• WHAT YOU HAVE TO DO
Return the lines from the line containing "points = [vertex.co" through the line containing "obj.parent = empty" exactly. No other line should appear in the answer.
* * *
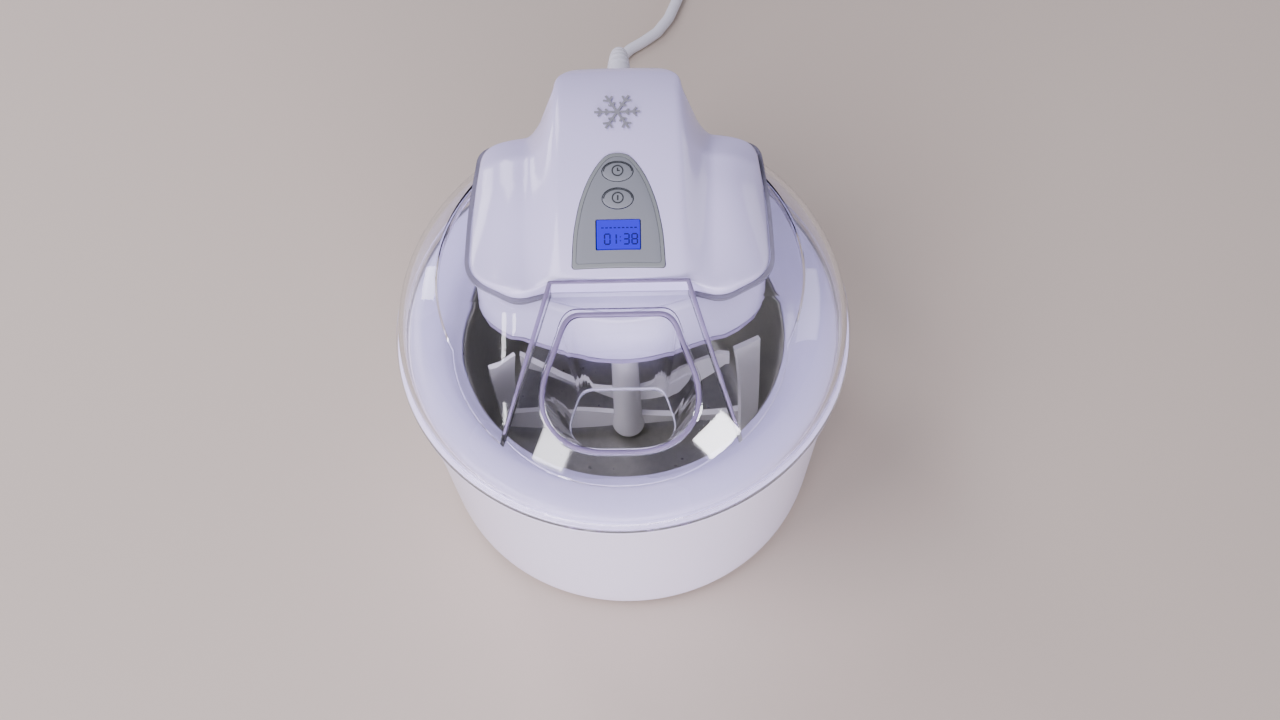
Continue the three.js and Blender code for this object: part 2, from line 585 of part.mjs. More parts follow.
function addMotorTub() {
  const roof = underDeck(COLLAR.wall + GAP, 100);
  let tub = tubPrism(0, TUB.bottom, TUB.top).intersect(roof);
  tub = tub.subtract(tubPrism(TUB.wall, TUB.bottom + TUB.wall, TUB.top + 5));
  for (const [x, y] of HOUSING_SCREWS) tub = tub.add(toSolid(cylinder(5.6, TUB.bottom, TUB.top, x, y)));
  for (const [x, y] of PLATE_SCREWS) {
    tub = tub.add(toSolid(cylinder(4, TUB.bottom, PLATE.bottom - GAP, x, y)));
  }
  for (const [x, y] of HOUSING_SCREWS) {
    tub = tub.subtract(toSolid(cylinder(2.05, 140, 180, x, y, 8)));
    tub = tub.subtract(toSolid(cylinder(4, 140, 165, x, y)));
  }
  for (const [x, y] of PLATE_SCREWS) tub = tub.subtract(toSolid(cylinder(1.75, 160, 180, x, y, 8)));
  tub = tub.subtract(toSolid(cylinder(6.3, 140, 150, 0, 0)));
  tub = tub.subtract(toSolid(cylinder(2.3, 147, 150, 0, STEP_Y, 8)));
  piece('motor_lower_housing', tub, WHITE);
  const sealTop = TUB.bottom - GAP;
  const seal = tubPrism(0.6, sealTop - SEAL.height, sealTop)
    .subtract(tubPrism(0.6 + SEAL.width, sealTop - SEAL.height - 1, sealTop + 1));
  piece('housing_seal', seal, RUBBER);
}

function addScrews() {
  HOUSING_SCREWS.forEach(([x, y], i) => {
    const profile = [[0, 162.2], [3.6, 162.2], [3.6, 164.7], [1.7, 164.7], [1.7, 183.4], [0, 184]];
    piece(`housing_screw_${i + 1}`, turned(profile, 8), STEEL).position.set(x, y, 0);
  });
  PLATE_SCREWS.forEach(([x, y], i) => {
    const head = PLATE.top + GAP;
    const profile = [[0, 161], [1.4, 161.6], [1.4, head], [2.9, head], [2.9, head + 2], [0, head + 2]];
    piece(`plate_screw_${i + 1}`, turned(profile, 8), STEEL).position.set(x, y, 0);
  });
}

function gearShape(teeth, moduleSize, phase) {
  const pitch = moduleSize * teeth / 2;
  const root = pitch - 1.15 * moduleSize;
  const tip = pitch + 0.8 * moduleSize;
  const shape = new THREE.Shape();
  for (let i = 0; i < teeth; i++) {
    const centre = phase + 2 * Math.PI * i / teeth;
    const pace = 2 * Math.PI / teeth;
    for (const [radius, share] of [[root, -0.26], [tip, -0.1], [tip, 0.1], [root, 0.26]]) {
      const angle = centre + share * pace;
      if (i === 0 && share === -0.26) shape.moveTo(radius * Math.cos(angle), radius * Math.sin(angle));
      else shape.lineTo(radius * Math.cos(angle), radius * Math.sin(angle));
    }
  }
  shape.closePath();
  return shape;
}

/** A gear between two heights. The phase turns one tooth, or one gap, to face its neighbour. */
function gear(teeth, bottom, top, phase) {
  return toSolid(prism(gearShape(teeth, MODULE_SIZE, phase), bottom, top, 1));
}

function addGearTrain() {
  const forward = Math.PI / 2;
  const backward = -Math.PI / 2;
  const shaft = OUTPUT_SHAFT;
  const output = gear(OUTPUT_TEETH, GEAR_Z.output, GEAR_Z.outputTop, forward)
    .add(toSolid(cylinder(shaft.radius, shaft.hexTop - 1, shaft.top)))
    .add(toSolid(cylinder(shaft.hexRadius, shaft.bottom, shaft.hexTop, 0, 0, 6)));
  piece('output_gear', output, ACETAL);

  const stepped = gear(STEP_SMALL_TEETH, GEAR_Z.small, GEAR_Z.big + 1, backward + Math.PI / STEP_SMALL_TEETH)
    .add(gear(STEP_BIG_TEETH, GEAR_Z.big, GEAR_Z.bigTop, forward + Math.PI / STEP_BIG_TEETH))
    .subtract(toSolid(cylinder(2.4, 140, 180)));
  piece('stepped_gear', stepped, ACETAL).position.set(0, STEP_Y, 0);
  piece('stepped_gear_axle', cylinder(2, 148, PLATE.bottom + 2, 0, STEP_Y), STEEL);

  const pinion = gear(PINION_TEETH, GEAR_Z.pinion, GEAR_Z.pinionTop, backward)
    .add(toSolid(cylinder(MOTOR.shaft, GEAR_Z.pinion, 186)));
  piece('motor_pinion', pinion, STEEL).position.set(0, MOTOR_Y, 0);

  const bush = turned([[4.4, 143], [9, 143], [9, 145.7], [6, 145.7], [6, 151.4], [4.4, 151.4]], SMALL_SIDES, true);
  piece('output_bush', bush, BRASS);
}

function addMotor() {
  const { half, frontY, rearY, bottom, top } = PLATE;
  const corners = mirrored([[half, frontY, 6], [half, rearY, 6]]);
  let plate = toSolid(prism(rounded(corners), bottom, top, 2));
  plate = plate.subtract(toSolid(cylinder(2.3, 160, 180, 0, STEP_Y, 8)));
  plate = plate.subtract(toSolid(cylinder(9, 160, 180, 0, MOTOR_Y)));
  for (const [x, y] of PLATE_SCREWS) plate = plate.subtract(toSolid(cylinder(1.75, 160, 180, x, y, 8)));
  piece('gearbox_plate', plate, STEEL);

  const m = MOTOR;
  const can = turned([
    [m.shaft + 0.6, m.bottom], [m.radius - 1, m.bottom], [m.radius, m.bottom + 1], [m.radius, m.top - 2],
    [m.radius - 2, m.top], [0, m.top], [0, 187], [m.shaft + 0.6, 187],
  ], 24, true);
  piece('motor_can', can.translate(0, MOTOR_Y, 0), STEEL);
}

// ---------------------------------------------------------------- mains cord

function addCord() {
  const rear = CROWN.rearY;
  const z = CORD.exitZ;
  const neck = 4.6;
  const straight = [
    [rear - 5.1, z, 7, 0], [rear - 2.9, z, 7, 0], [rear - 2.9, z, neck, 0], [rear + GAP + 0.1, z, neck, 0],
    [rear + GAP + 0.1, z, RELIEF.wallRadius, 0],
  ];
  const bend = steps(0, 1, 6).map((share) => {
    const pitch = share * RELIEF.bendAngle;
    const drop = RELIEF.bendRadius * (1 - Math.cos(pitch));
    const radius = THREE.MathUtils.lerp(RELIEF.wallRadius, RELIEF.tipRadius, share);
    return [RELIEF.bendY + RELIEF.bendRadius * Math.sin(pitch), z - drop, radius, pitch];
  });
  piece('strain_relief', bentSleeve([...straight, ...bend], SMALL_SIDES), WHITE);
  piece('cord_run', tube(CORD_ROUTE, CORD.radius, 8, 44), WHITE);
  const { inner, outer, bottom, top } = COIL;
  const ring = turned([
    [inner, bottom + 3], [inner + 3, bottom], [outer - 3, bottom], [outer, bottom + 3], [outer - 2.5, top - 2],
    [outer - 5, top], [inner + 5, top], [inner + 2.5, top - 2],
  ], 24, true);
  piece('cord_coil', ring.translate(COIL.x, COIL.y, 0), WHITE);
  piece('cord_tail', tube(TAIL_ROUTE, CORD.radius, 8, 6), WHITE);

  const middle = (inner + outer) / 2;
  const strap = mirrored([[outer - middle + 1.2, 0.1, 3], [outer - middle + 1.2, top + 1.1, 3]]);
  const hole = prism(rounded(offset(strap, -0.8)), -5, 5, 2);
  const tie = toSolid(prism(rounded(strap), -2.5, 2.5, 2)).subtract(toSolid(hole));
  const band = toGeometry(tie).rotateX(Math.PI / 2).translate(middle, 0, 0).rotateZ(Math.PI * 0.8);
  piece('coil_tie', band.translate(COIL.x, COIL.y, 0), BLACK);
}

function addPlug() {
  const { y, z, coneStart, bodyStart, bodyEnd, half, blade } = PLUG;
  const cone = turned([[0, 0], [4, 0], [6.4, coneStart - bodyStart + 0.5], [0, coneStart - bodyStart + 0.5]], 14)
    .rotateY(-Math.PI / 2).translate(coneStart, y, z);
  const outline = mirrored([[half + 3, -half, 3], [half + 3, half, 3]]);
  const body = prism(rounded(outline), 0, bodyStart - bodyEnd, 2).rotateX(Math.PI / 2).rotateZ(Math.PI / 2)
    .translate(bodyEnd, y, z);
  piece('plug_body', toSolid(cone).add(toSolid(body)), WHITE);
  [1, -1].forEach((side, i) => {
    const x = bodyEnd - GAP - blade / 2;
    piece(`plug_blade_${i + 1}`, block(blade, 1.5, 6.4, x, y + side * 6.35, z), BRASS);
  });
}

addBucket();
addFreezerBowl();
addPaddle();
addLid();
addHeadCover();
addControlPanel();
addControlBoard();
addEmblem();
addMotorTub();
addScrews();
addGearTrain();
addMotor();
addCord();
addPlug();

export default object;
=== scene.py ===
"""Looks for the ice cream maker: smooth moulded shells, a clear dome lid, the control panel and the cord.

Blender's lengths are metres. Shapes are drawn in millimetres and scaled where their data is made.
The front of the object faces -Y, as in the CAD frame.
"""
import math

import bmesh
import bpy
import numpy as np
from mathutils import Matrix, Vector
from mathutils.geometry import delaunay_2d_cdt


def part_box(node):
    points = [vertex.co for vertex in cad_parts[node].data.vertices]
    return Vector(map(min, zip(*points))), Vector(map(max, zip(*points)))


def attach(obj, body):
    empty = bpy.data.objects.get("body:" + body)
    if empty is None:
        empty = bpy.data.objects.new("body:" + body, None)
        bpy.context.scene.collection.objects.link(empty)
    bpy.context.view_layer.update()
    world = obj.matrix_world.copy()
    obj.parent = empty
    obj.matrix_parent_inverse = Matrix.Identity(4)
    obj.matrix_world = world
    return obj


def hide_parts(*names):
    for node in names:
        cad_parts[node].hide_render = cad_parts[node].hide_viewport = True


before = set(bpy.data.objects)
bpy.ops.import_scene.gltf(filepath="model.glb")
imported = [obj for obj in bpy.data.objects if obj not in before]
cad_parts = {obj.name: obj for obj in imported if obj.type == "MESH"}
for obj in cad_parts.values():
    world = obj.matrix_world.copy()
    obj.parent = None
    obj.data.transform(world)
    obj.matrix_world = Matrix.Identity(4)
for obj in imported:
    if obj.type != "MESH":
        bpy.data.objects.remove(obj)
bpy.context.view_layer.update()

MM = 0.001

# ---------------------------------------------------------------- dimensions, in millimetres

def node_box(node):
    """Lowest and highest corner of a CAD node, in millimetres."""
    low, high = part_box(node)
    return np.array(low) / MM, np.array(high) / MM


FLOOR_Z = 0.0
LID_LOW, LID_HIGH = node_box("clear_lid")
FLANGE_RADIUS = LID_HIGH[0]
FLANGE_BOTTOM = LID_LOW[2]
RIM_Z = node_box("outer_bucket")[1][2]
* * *
• RESULT
    points = [vertex.co for vertex in cad_parts[node].data.vertices]
    return Vector(map(min, zip(*points))), Vector(map(max, zip(*points)))


def attach(obj, body):
    empty = bpy.data.objects.get("body:" + body)
    if empty is None:
        empty = bpy.data.objects.new("body:" + body, None)
        bpy.context.scene.collection.objects.link(empty)
    bpy.context.view_layer.update()
    world = obj.matrix_world.copy()
    obj.parent = empty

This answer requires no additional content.